А.Л. Бем - О советской литературе (Письмо третье)

[prev. in:] Молва, 26 ноября 1933, No 272.


 

Присуждение И. А. Бунину Нобелевской премии имеет символическое значение. Этим актом международного признания как бы подведена черта под целым периодом русской литературы, под ее классическим периодом. Бунин - последний классик, последний могикан русской литературы. Когда читаешь Жизнь Арсеньева, особенно последние главы, опубликованные в Современных записках, то больше всего поражает именно этот классицизм, это удивительное соответствие формы и содержания, скупость и благородство языка, точность образов.
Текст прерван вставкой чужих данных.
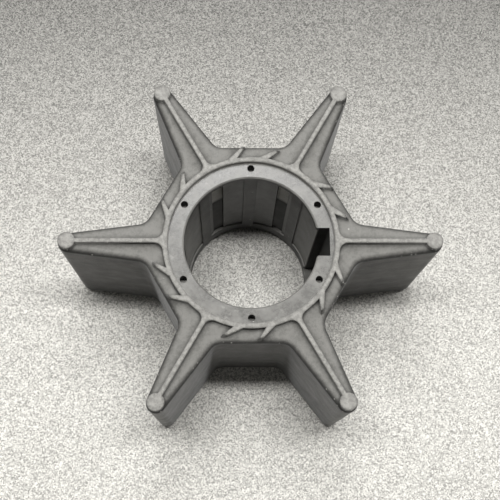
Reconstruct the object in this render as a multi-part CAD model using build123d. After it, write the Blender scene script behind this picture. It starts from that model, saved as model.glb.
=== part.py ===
"""Flexible six-vane impeller for a small marine raw-water pump.

Two pieces, moulded together: a hard hub insert with a keyed bore, and the
rubber vane moulding bonded round it.  Z is the shaft axis, the underside of
the sealing ribs is at Z = 0, and +X runs through the keyway and one vane.
"""

from build123d import *
from build123d.topology import SkipClean
from math import asin, atan2, cos, hypot, radians, sin, tan
import os

# Driving dimensions, in millimetres and degrees
overall_height = 39.4        # rib face to rib face, along the shaft
vane_count = 6
bore_diameter = 28.0
insert_wall = 3.35           # from the bore to the rubber
insert_recess = 1.1          # insert face below the rib face, at each end

# Keyway
key_width = 6.0
key_depth = 2.4              # from the bore wall to the outer wall
key_floor = 2.0              # web that closes the keyway at its lower end
key_corner = 0.35            # rounded corners where the keyway meets the bore

# Bore relief: shallow pockets between lands, and a slot behind each vane
bore_chamfer = 0.3
band_height = 4.0            # plain band at the lower end of the bore
rim_height = 1.6             # plain rim at the upper end of the bore
land_count = 8
land_angle = 11.2
pocket_depth = 0.35
slot_angle = 11.2
slot_depth = 0.8
ramp_height = 11.0           # upper part of each slot, where its floor slopes
ramp_depth = 2.0

# Locating holes in the insert's upper face, midway between vanes
hole_diameter = 1.5
hole_depth = 3.0
hole_inset = 1.2             # from the insert's outer edge to the hole centres

# Rubber hub and vanes
hub_flats = 42.5             # across the flats between vanes
tip_circle_radius = 38.2     # to the centre of each vane's rounded tip
tip_radius = 2.08
vane_root_thickness = 8.6    # where a vane leaves the hub
root_fillet = 3.0
shoulder_round = 1.2         # rounded top and bottom edge of the hub and vanes

# Sealing ribs on both faces: a ring, a ridge along each vane, a pad at its tip
rib_height = 1.2
ring_width = 1.1
ridge_width = 1.0
ridge_fillet = 1.75
pad_diameter = 3.6

# Swept fins outside the ring, two between each pair of vanes
fin_angles = (23.7, 44.4)    # middle of each fin's root, from the vane before
fin_root_angle = 8.0
fin_tip_angle = 1.9
fin_sweep = 10.2             # how far round the tip trails behind the root
fin_reach = 2.45             # from the ring outwards
fin_slope = 0.6              # bevelled outer end of each fin, in and down

# Sizes that follow from the ones above
bore_radius = bore_diameter / 2
insert_radius = bore_radius + insert_wall
insert_bottom = insert_recess
insert_top = overall_height - insert_recess
relief_bottom = insert_bottom + band_height
relief_top = insert_top - rim_height
ring_radius = insert_radius + ring_width
fin_tip_radius = ring_radius + fin_reach
vane_pitch = 360 / vane_count


def polar(radius, angle):
    """Point at a radius and angle about the shaft axis."""
    return (radius * cos(radians(angle)), radius * sin(radians(angle)))


def around(shape, angles):
    """Copies of a shape turned about the shaft axis."""
    return [Rot(Z=angle) * shape for angle in angles]


def vane_angles(offset=0.0):
    """One angle for each vane, shifted by an offset."""
    return [offset + index * vane_pitch for index in range(vane_count)]


def wedge(profile_points, width_angle, centre_angle):
    """Profile in X and Z swept round the shaft axis, centred on an angle."""
    profile = Plane.XZ * make_face(Polyline(*profile_points, close=True))
    start_angle = centre_angle - width_angle / 2
    return Rot(Z=start_angle) * revolve(profile, Axis.Z, width_angle)


# Hub insert


def insert_blank():
    """Plain bush with a chamfered bore, whose wall is a band, a middle and a rim."""
    chamfer_radius = bore_radius + bore_chamfer
    profile = Plane.XZ * make_face(
        Polyline(
            (chamfer_radius, insert_bottom),
            (insert_radius, insert_bottom),
            (insert_radius, insert_top),
            (chamfer_radius, insert_top),
            (bore_radius, insert_top - bore_chamfer),
            (bore_radius, relief_top),
            (bore_radius, relief_bottom),
            (bore_radius, insert_bottom + bore_chamfer),
            close=True,
        )
    )
    return revolve(profile, Axis.Z, clean=False)


def bore_pockets():
    """Shallow pockets between the lands that centre the shaft sleeve."""
    inner = bore_radius - pocket_depth
    outer = bore_radius + pocket_depth
    points = [
        (inner, relief_bottom),
        (outer, relief_bottom),
        (outer, relief_top),
        (inner, relief_top),
    ]
    land_pitch = 360 / land_count
    pocket = wedge(points, land_pitch - land_angle, land_pitch / 2)
    return around(pocket, [index * land_pitch for index in range(land_count)])


def vane_slots():
    """Slot in the bore behind each vane, with a ramped upper part."""
    inner = bore_radius - pocket_depth
    points = [
        (inner, relief_bottom),
        (bore_radius + slot_depth, relief_bottom),
        (bore_radius + slot_depth, relief_top - ramp_height),
        (bore_radius + ramp_depth, relief_top),
        (inner, relief_top),
    ]
    return around(wedge(points, slot_angle, 0), vane_angles())


def keyway():
    """Keyway with its two corners at the bore eased, open upward."""
    outer = bore_radius + key_depth
    bore_and_slot = Circle(bore_radius) + Pos(outer / 2, 0) * Rectangle(outer, key_width)
    mouth = [v for v in bore_and_slot.vertices() if v.X < outer - key_depth / 2]
    height = insert_top - insert_bottom - key_floor
    plan = fillet(mouth, key_corner)
    return Pos(Z=insert_bottom + key_floor) * extrude(plan, height)


def locating_holes():
    """Small blind holes in the upper face of the insert."""
    hole = Cylinder(hole_diameter / 2, hole_depth, align=(Align.CENTER, Align.CENTER, Align.MAX))
    centre = Pos(insert_radius - hole_inset, 0, insert_top)
    return around(centre * hole, vane_angles(vane_pitch / 2))


def make_hub_insert():
    """Hard bush with a relieved, keyed bore; band, lands and rim stay separate faces."""
    cutters = bore_pockets() + vane_slots() + [keyway()] + locating_holes()
    with SkipClean():
        return insert_blank() - cutters


# Rubber vane moulding


def vane_outline():
    """Plan of one vane along +X, from the hub to its rounded tip."""
    root_x = hub_flats / 2
    root_y = vane_root_thickness / 2
    reach = tip_circle_radius - root_x
    lean = atan2(root_y, reach) - asin(tip_radius / hypot(reach, root_y))
    end_x = tip_circle_radius + tip_radius * sin(lean)
    end_y = tip_radius * cos(lean)
    axis_y = root_y + root_x * tan(lean)
    sides = Polyline((end_x, end_y), (0, axis_y), (0, -axis_y), (end_x, -end_y))
    tip = ThreePointArc((end_x, -end_y), (tip_circle_radius + tip_radius, 0), (end_x, end_y))
    return make_face([sides, tip])


def body_outline():
    """Plan of hub and vanes, with filleted corners where they meet."""
    hub = RegularPolygon(hub_flats / 2, vane_count, major_radius=False, rotation=0)
    star = Sketch() + ([hub] + around(vane_outline(), vane_angles()))
    corners = [v for v in star.vertices() if v.center().length < hub_flats / 2 + root_fillet]
    return fillet(corners, root_fillet)


def rib_outline():
    """Plan of the sealing ring, the ridges and the tip pads."""
    ridge = Pos(tip_circle_radius / 2, 0) * Rectangle(tip_circle_radius, ridge_width)
    pad = Pos(tip_circle_radius, 0) * Circle(pad_diameter / 2)
    bars = Sketch() + ([Circle(ring_radius)] + around(ridge, vane_angles()))
    corners = [v for v in bars.vertices() if v.center().length < ring_radius + ridge_fillet]
    return fillet(corners, ridge_fillet) + around(pad, vane_angles())


def fin_outline(root_angle):
    """Plan of one swept fin, from inside the ring to its blunt tip."""
    tip_angle = root_angle - fin_sweep
    ring_middle = ring_radius - ring_width / 2
    return make_face(
        Polyline(
            polar(ring_middle, root_angle - fin_root_angle / 2),
            polar(ring_middle, root_angle + fin_root_angle / 2),
            polar(fin_tip_radius, tip_angle + fin_tip_angle / 2),
            polar(fin_tip_radius, tip_angle - fin_tip_angle / 2),
            close=True,
        )
    )


def fin(root_angle):
    """One swept fin at full height, its outer end bevelled."""
    blank = extrude(fin_outline(root_angle), overall_height)
    level = blank.edges().filter_by(Plane.XY)
    outer = level.sort_by(lambda edge: hypot(edge.center().X, edge.center().Y))[-2:]
    return chamfer(outer, fin_slope)


def fins():
    """All the swept fins."""
    shapes = []
    for fin_angle in fin_angles:
        shapes += around(fin(fin_angle), vane_angles())
    return shapes


def body_edges(body):
    """Outer edges of the hub and vanes, at the top and the bottom."""
    faces = body.faces().filter_by(Axis.Z)
    return [edge for face in faces for edge in face.outer_wire().edges()]


def make_vane_moulding():
    """Hub and vanes with rounded edges, sealing ribs and fins."""
    body = Pos(Z=rib_height) * extrude(body_outline(), overall_height - 2 * rib_height)
    body = fillet(body_edges(body), shoulder_round)
    ribs = extrude(rib_outline(), overall_height)
    bore = Cylinder(insert_radius, overall_height, align=(Align.CENTER, Align.CENTER, Align.MIN))
    return body + ribs + fins() - bore


def main():
    """Write each piece to its own STEP file."""
    os.makedirs("parts", exist_ok=True)
    export_step(make_hub_insert(), "parts/hub_insert.step")
    export_step(make_vane_moulding(), "parts/vane_moulding.step")


if __name__ == "__main__":
    main()
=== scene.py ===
"""Dressed scene of a flexible pump impeller: soft-edged rubber, plastic insert, studio floor."""

import math

import bmesh
import bpy
from mathutils import Matrix, Vector


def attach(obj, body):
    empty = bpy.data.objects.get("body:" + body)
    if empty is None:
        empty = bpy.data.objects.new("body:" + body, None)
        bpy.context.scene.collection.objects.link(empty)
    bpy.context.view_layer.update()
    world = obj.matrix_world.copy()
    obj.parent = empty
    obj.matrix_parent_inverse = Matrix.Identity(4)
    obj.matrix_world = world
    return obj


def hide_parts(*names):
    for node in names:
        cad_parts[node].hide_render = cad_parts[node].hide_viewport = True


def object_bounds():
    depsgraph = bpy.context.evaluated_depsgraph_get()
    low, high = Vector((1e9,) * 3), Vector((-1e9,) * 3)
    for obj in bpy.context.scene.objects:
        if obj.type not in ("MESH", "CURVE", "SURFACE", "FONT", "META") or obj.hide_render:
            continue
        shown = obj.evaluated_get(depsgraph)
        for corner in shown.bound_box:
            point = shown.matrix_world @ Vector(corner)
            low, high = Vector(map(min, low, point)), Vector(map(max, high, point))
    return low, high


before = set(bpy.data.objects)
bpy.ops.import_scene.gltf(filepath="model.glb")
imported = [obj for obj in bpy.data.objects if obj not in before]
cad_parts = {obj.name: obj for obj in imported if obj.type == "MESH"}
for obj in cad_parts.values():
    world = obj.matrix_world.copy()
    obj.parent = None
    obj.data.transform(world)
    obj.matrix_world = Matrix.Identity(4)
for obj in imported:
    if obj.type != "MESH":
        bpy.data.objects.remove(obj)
cad_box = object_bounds()

MM = 0.001
WARMTH = 0.045


def grey(level):
    """A near-neutral colour, slightly warm."""
    return (level * (1 + 0.5 * WARMTH), level, level * (1 - 1.5 * WARMTH), 1.0)


# Camera of the reference view; lens and sensor in millimetres
LENS = 64.03
SENSOR = 36.0
CAMERA_PLACE = (-4.865 * MM, -50.165 * MM, 216.257 * MM)
CAMERA_RIGHT = (0.99969, -0.005314, 0.02433)
CAMERA_UP = (-0.001252, 0.965004, 0.262231)
CAMERA_BACK = (-0.024872, -0.26218, 0.964698)
CLIP_START = 0.01
CLIP_END = 10.0

# Places on the part: heights above the floor, and radii from the shaft axis
VANE_COUNT = 6
TOP = cad_box[1].z
MIDDLE = TOP / 2
BODY_TOP = TOP - 1.2 * MM            # foot of the upper ribs
INSERT_BOTTOM = 1.1 * MM
INSERT_TOP = TOP - INSERT_BOTTOM
KEYWAY_FLOOR = INSERT_BOTTOM + 2.0 * MM
BAND_TOP = INSERT_BOTTOM + 4.0 * MM
HOLE_BOTTOM = INSERT_TOP - 3.0 * MM
INSERT_RADIUS = 17.35 * MM
BORE_RADIUS = 14.0 * MM
KEY_HALF_WIDTH = 3.0 * MM

# Rounded outer edges of the ribs, and how the CAD mesh is cleaned for them
EDGE_RADIUS = 0.22 * MM
EDGE_STEPS = 3
SAME_POINT = 0.002 * MM
SAME_PLANE = 0.01 * MM
FLAT_ANGLE = math.radians(0.5)
RIB_EDGE_ANGLE = math.radians(40)
SMOOTH_ANGLE = math.radians(32)

# Noises: feature size, detail, roughness.  Most of a noise lies in NOISE_RANGE
NOISE_RANGE = (0.3, 0.7)
RUBBER_PATCHES = (3.5 * MM, 5.0, 0.6)
RUBBER_MOTTLE = (0.8 * MM, 4.0, 0.65)
RUBBER_GRAIN = (0.22 * MM, 2.0, 0.55)
RUBBER_SMEARS = (5.0 * MM, 4.0, 0.6)
RUBBER_SCRATCHES = (1.0 * MM, 4.0, 0.6)
PLASTIC_PATCHES = (3.0 * MM, 5.0, 0.62)
PLASTIC_MOTTLE = (0.7 * MM, 4.0, 0.6)
PLASTIC_GRAIN = (0.16 * MM, 2.0, 0.55)
PLASTIC_SCUFFS = (1.3 * MM, 3.0, 0.6)

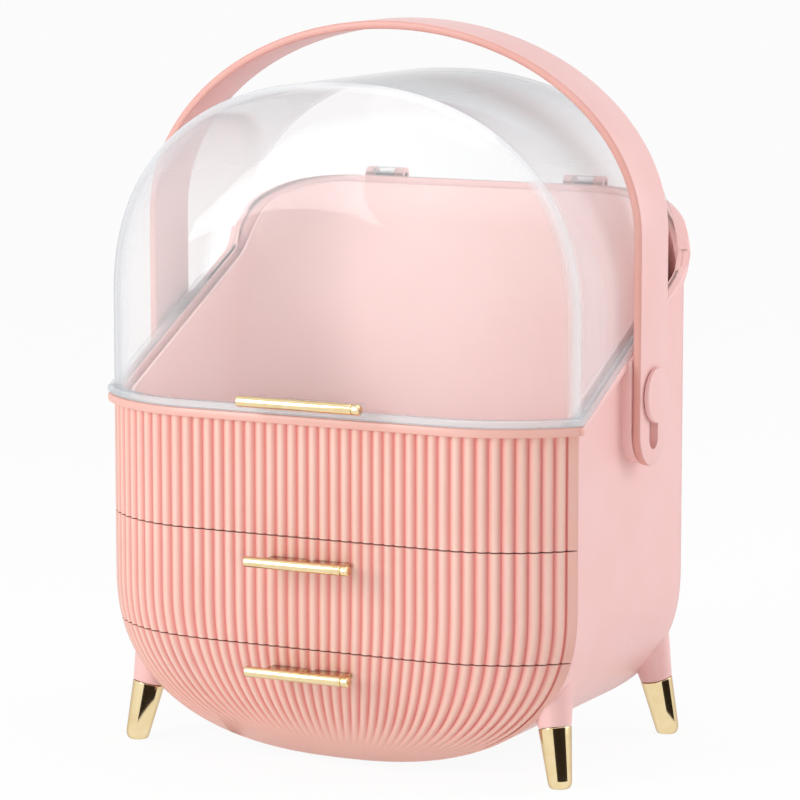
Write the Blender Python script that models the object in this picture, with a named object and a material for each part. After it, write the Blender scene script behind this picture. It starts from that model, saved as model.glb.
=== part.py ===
"""Dustproof makeup organizer: a ribbed two-drawer box on four legs, with a clear hinged hood and a carry handle.

Metres, +Z up, front towards -Y, right towards +X. The pieces are laid out round the middle of the
body, and the frame empty then moves them so that the middle of the whole footprint is the origin.
"""

import math

import bmesh
import bpy
from mathutils import Matrix, Vector

# Body: its outline seen from the front, and the way the front and back faces swell
HALF_WIDTH = 0.136
BELLY_TOP = 0.094
BELLY_LOW = 0.003
BELLY_POWER = 2.4
SIDE_DEPTH = 0.136
FLAT_HALF = 0.073
BULGE = 0.0309
SHELL_WALL = 0.003

# Seams and the rim that the hood closes on
LOWER_SEAM = 0.0666
UPPER_SEAM = 0.1252
RIM_FRONT = 0.1889
RIM_SLOPE = 0.4986
RIM_KNEE = 0.058
RIM_BACK = 0.295
RIM_REAR_SHARES = ((0, 0), (0.14, 0.13), (0.25, 0.38), (0.34, 0.6), (0.5, 0.76), (0.72, 0.91), (1, 1))
LIP_HEIGHT = 0.0045
LIP_OUT = 0.0035
LIP_OVERLAP = 0.001
SEAM_GAP = 0.0005

# Ribbed fronts
FRONT_WALL = 0.0024
FLAT_RIBS = 23
FLAT_PITCH = 0.00621
ARC_RIBS = 10
RIB_STRIP = 0.00564
RIB_CREST = 0.0003
RIB_VALLEY = 0.0009
RIB_EDGE = 0.0004
RIB_FADE_LOW = 0.011
RIB_FADE_HIGH = 0.034

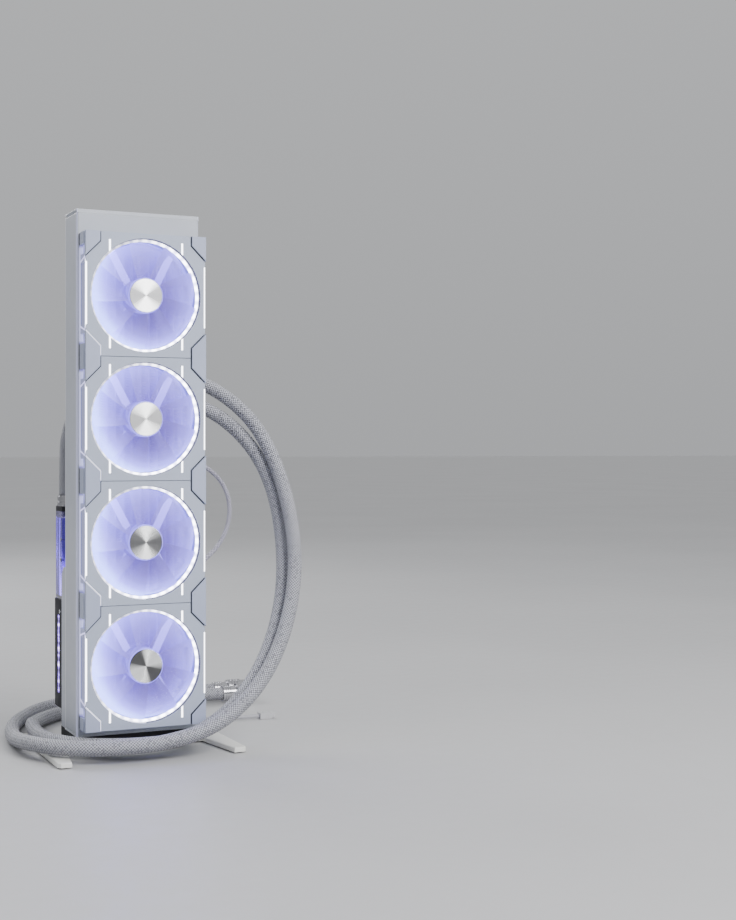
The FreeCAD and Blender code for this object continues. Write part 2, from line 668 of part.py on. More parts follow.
def pump_housing():
    body = box(UNIT_X0, UNIT_X1, UNIT_Y0, UNIT_Y1, PUMP_BOTTOM, PUMP_TOP)
    rear = [edge for edge in body.Edges if all(abs(v.Y - UNIT_Y1) < 0.01 for v in edge.Vertexes)]
    body = body.makeFillet(3.0, rear)
    chamber = rod(CHAMBER_R, (IMPELLER_X, UNIT_Y0 + 10, IMPELLER_Z), (IMPELLER_X, UNIT_Y1, IMPELLER_Z))
    seat = rod(CHAMBER_R + 3, (IMPELLER_X, UNIT_Y1 - 6, IMPELLER_Z), (IMPELLER_X, UNIT_Y1, IMPELLER_Z))
    axle = rod(2.05, (IMPELLER_X, UNIT_Y0 + 3, IMPELLER_Z), (IMPELLER_X, UNIT_Y0 + 10, IMPELLER_Z))
    inlet = passage(IMPELLER_X, UNIT_Y0 + 22, IMPELLER_Z + 18, PUMP_TOP)
    riser = passage(HOSE_PORTS[1], UNIT_Y, PUMP_TOP - 12, PUMP_TOP)
    front = rod(LINK_R, (LINK_STRAIGHT_X, UNIT_Y0, LINK_Z), (LINK_STRAIGHT_X, UNIT_Y0 + 4, LINK_Z))
    side = rod(LINK_R, (UNIT_X1 - 4, UNIT_Y, LINK_Z), (UNIT_X1, UNIT_Y, LINK_Z))
    cable = rod(THIN_CABLE / 2, (UNIT_X1 - 4, UNIT_Y, CABLE_OUT_Z), (UNIT_X1, UNIT_Y, CABLE_OUT_Z))
    body = cut(body, [chamber, seat, axle, inlet, riser, front, side, cable, pump_light()])
    return cut(body, unit_screws_space())


def pump_light():
    """A clear strip let into the housing's left side."""
    return box(UNIT_X0, UNIT_X0 + 1.5, UNIT_Y0 + 12, UNIT_Y0 + 18, 58, 150)


def pump_cover():
    """The round cover of the pump's chamber, with a raised ring."""
    start = (IMPELLER_X, UNIT_Y1 - 6, IMPELLER_Z)
    end = (IMPELLER_X, UNIT_Y1, IMPELLER_Z)
    disc = rod(CHAMBER_R + 3, start, end)
    groove = tube(17, 19, (IMPELLER_X, UNIT_Y1 - 1.5, IMPELLER_Z), end)
    dimple = rod(6, (IMPELLER_X, UNIT_Y1 - 2, IMPELLER_Z), end)
    return cut(disc, [groove, dimple])


def pump_impeller():
    y0 = UNIT_Y0 + 12
    plate = rod(IMPELLER_R, (IMPELLER_X, y0, IMPELLER_Z), (IMPELLER_X, y0 + 3, IMPELLER_Z))
    hub = rod(5, (IMPELLER_X, y0, IMPELLER_Z), (IMPELLER_X, y0 + 13, IMPELLER_Z))
    axle = rod(2.0, (IMPELLER_X, UNIT_Y0 + 3.5, IMPELLER_Z), (IMPELLER_X, y0, IMPELLER_Z))
    vanes = []
    for i in range(6):
        vane = box(4, IMPELLER_R - 1, y0 + 2.5, y0 + 11, -1, 1)
        vane.rotate(Vector(0, 0, 0), Vector(0, 1, 0), 60 * i)
        vanes.append(moved(vane, x=IMPELLER_X, z=IMPELLER_Z))
    return fuse([plate, hub, axle] + vanes)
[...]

Но на Бунине особенно остро чувствуешь, что с ним классический период уходит в прошлое. И поэтому к чувствам радости и гордости, связанным с этим актом мирового признания, невольно примешивается и горечь: неужели - это, действительно, конец русской мировой литературы?

Как я уже писал, литература советская находится в состоянии глубокого упадка. Черты провинциализма и падение литературной грамотности не дают ей права на мировое значение. Литература в эмиграции, по особым причинам, о которых, может быть, в другой раз, тоже не может заменить собой русскую литературу в ее прежнем мировом значении.

Вернемся все же к литературе советской, попробуем уяснить себе причины одного, я думаю, бесспорного положения. Несмотря на все свое формальное несовершенство, вопреки искажению ее лика давлением коммунистического начальства, наперекор, казалось бы, всем внешним условиям, в какие она поставлена, советская литература обладает известной притягательностью. У нее есть свой читатель и свой верный читатель. С раздражением, часто отбрасывая книгу в сторону, к ней все же возвращаешься, а иногда читаешь ее с внутренним волнением и душевным напряжением. И, надо сознаться, не только русский, но и иностранный читатель подпадает под эти своеобразные "чары" советской литературы. Ведь уже одно то, что посредственные советские романы переведены на многие языки, а некоторые из них пользуются значительным распространением, как, например, Цемент Гладкова, должны нас заставить задуматься. Когда видишь, как в трамвае простая чешская фабричная работница сидит, углубившись в Ташкент-город хлебный, то отмахнуться от этого одной ссылкой на коммунистическую пропаганду нельзя. Этот успех советской литературы среди широкого круга читателей надо объяснить и с ним необходимо считаться. Я уловил кое-что из фактов, сюда относящихся, в той разноголосице, которая обнаружилась на собрании Литературного содружества в связи с обсуждением и осуждением советского выпуска журнала Вядомости литерацке [Wiadomości Literackie. 29 października 1933 r., No 47]. Как раз в упреках, направленных некоторыми по адресу эмигрантской литературы, которые смутили С. Бартa и вызвали его статью Об основном (в номере Молвы от 19-го ноября), мне почудились нотки читательского раздражения по отношению к эмигрантской литературе, раздражения, вызванного отсутствием того, что привлекает читателя к литературе советской, вопреки всем ее недостаткам. Очевидно, как я смею предполагать по газетным отражениям, осуждавшие эмигрантских писателей свою точку зрения формулировали недостаточно отчетливо, отсюда и получившийся разнобой. Мне кажется, что прислушаться к голосу "читателей" очень и очень следует.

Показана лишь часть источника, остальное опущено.